Stated task:
In the listing below, find the line containing "Write the build123d" and the line containing "# A flat rubber". Repeat exactly those two lines and every line between them, nothing more.
+-------+
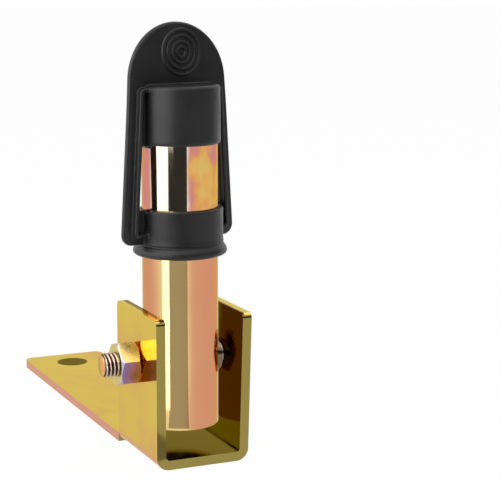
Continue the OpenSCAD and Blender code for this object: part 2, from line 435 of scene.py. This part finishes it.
tubeLook = {
    "wall": 2.0,
    "rim": 0.35,
    "steps": 240,
    "lengthSteps": 40,
    "boreRadius": 5.0,
    "boreSteps": 96,
    "boreHalf": 20,
    "sharpAngle": 40,
}


def tubeProfile(low, high, outer):
    inner, rim = outer - tubeLook["wall"], tubeLook["rim"]
    profile = [(outer, z) for z in np.linspace(low + rim, high - rim, tubeLook["lengthSteps"])]
    arc = [math.pi / 6 * k for k in (1, 2, 3)]
    for a in arc:
        profile.append((outer - rim + rim * math.cos(a), high - rim + rim * math.sin(a)))
    profile += [(inner + rim, high), (inner, high - rim), (inner, low + rim), (inner + rim, low)]
    for a in reversed(arc):
        profile.append((outer - rim + rim * math.cos(a), low + rim - rim * math.sin(a)))
    return profile


def makeCutter(centre):
    t = tubeLook
    steps = t["boreSteps"]
    points = [aroundX(x * mm, t["boreRadius"] * mm, math.tau * i / steps, centre)
              for x in (-t["boreHalf"], t["boreHalf"]) for i in range(steps)]
    ends = [tuple(range(steps)), tuple(reversed(range(steps, 2 * steps)))]
    cutter = makePiece("boreCutter", points, joinRows(2, steps) + ends)
    fixFacing(cutter)
    return cutter


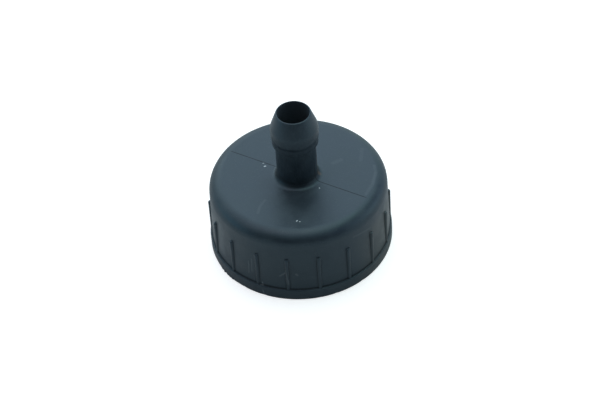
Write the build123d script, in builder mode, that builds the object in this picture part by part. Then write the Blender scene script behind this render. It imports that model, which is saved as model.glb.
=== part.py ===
from build123d import *
import os
from math import cos, radians, sin

# Hydraulic tank cap, in millimetres.
# The origin is the centre of the rim's lower face, and +Z points up along the hose barb.
# One moulding carries the rim, the grip ribs, the roof, the hose barb and the inner thread.
# A flat rubber washer is snapped in under the roof.

# Inner thread, right-handed. Its crest is the fit on the tank's neck, and the walls follow it.
THREAD_CREST_RADIUS = 24.4
THREAD_DEPTH = 1.5
THREAD_PITCH = 4.0
THREAD_START = 5.0  # height of the ridge's middle at its lower end
THREAD_TOP_GAP = 2.3  # from the ridge's middle at its upper end to the cone above it
THREAD_ROOT_WIDTH = 2.7
THREAD_CREST_WIDTH = 1.2
THREAD_RAMP_ANGLE = 24.0  # degrees of turn over which each end of the ridge rises

# Sealing washer
WASHER_THICKNESS = 2.0
WASHER_WIDTH = 6.7
WASHER_SIDE_CLEARANCE = 0.3
WASHER_SNAP_CLEARANCE = 0.1  # play between the washer and the land that holds it in
POCKET_UNDERCUT = 0.6  # how far the washer's pocket is wider than the land

# Inside of the cap
ROOF_THICKNESS = 2.3
PILOT_LENGTH = 1.5  # plain land between the washer's pocket and the thread
MOUTH_CHAMFER = 0.8

# Outside of the cap
CAP_HEIGHT = 26.7
WALL_THICKNESS = 1.93  # of the skirt at its top, outside the thread's root
SKIRT_TAPER = 0.5  # how much the skirt draws in from its foot to the level of the roof
SHOULDER_FILLET = 5.15
RIM_HEIGHT = 3.85
RIM_LEDGE = 0.67  # how far the rim stands out from the foot of the skirt
LEDGE_FILLET = 0.25
RIM_BOTTOM_FILLET = 0.3
RIM_TOP_FILLET = 0.2

# Grip ribs
RIB_COUNT = 18
RIB_WIDTH = 1.35
RIB_SHOULDER_GAP = 4.75  # from a rib's upper end to the start of the shoulder
RIB_RECESS = 0.25  # how far the ribs' crests lie behind the rim's outer face
FIRST_RIB_ANGLE = -0.8  # degrees from +X

# Hose barb, from its bore outwards and from the flat top upwards
BORE_RADIUS = 4.9
BORE_INLET_FILLET = 3.3  # rounds the bore into the roof's underside, so that the wall stays even
NECK_WALL = 1.4
NECK_LENGTH = 13.2
NECK_FOOT_FILLET = 3.0
COLLAR_STANDOUT = 0.85  # how far the collar under the barb's head stands out from the neck
COLLAR_SLOPE = 0.4  # height over which the neck widens to the collar
COLLAR_LENGTH = 1.8
COLLAR_FILLET = 0.25
HEAD_STANDOUT = 0.3  # how far the head stands out from the collar
HEAD_SLOPE = 1.2  # height over which the collar widens to the head
HEAD_FOOT_FILLET = 1.0
HEAD_BLEND_RADIUS = 1.0
HEAD_LAND_LENGTH = 3.1
CONE_BLEND_RADIUS = 5.0
TIP_CONE_LENGTH = 5.6
TIP_WALL = 0.5
TIP_FILLET = 0.6

# Overlap of the ribs and the ridge with the wall that carries them
WALL_OVERLAP = 0.4

# Radii that follow from these
thread_root_radius = THREAD_CREST_RADIUS + THREAD_DEPTH
pocket_radius = THREAD_CREST_RADIUS + POCKET_UNDERCUT
washer_radius = pocket_radius - WASHER_SIDE_CLEARANCE
skirt_top_radius = thread_root_radius + WALL_THICKNESS
skirt_foot_radius = skirt_top_radius + SKIRT_TAPER
rim_radius = skirt_foot_radius + RIM_LEDGE
rib_crest_radius = rim_radius - RIB_RECESS
neck_radius = BORE_RADIUS + NECK_WALL
collar_radius = neck_radius + COLLAR_STANDOUT
head_radius = collar_radius + HEAD_STANDOUT
tip_radius = BORE_RADIUS + TIP_WALL

# Heights that follow from these
roof_underside = CAP_HEIGHT - ROOF_THICKNESS
pocket_bottom = roof_underside - WASHER_THICKNESS - WASHER_SNAP_CLEARANCE
pilot_bottom = pocket_bottom - PILOT_LENGTH
cone_bottom = pilot_bottom - THREAD_DEPTH
thread_end = cone_bottom - THREAD_TOP_GAP
rib_top = CAP_HEIGHT - SHOULDER_FILLET - RIB_SHOULDER_GAP
neck_top = CAP_HEIGHT + NECK_LENGTH
collar_bottom = neck_top + COLLAR_SLOPE
collar_top = collar_bottom + COLLAR_LENGTH
head_bottom = collar_top + HEAD_SLOPE
head_top = head_bottom + HEAD_LAND_LENGTH
total_height = head_top + TIP_CONE_LENGTH


def polar(radius, angle):
    """Point in plan at a radius from the axis and an angle in degrees from +X."""
    return (radius * cos(radians(angle)), radius * sin(radians(angle)))


# One grip rib, on the +X side: a bar with a half-round crest and a blunt upper end. Its
# lower end is buried in the rim.
with BuildPart() as rib:
    rib_root_radius = skirt_top_radius - RIB_WIDTH / 2 - WALL_OVERLAP
    rib_bottom = RIM_HEIGHT / 2
    with BuildSketch(Plane.XY.offset(rib_bottom)):
        with Locations(((rib_root_radius + rib_crest_radius) / 2, 0)):
            SlotOverall(rib_crest_radius - rib_root_radius, RIB_WIDTH)
    extrude(amount=rib_top - rib_bottom)


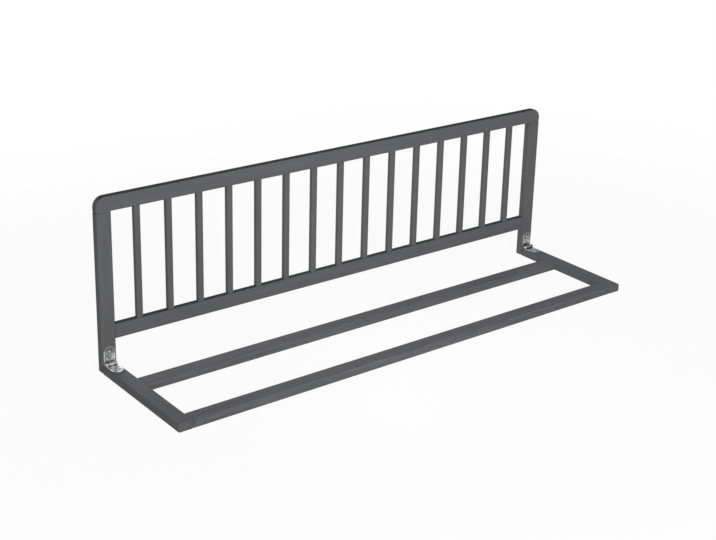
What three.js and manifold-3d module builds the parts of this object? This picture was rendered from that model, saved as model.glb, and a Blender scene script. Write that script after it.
+-------+
Answer for this exercise:
Write the build123d script, in builder mode, that builds the object in this picture part by part. Then write the Blender scene script behind this render. It imports that model, which is saved as model.glb.
=== part.py ===
from build123d import *
import os
from math import cos, radians, sin

# Hydraulic tank cap, in millimetres.
# The origin is the centre of the rim's lower face, and +Z points up along the hose barb.
# One moulding carries the rim, the grip ribs, the roof, the hose barb and the inner thread.
# A flat rubber washer is snapped in under the roof.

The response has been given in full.